Hoy, al bajar por el Preguntoiro llovía y entre las losas se formaban pequeños charcos que todo el mundo, menos mi hija, esquivaba. Lo hacía con más o menos disimulo, pero vaciaba cada charco pisándolo con ganas y me salpicaba. Yo la increpaba. Llevaba botas, aseguraba tener los pies secos. Con botas podría pisar una piscina, si le apeteciese. Yo me acordé de la obsesión de mi madre por que siempre tuviéramos los pies secos. Cuando me fui de casa lo primero que hice fue dejar que el agua entrase y saliese como quisiese de mis zapatos.
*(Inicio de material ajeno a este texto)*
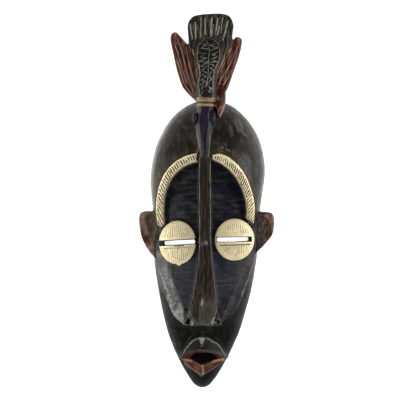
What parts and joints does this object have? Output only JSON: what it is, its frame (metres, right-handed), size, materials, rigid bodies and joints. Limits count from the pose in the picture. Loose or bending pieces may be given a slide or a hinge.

Dejé de pensar en la lluvia a la hora de calzarme, como si fuese una contingencia menor, y efectivamente, era una contingencia menor. Tan menor que saltaba los riachuelos y los charcos con mis zapatillas empapadas. Durante horas sentía los pies, omnipresentes. En uno de sus diarios Dalí dice que para escribir se calza unos zapatos que le aprietan muchísimo, y que ha dado sus mejores conferencias con esos zapatos torturadores. Al parecer, el tener siempre presente ese dolor le distraía de su nerviosismo. Respecto a la humedad, creo que aquellos pies se vengaban de años de civilización, de aquellas botas impenetrables que arrastraba con torpeza de niño. Hoy llevaba unos zapatos perfectamente civilizados.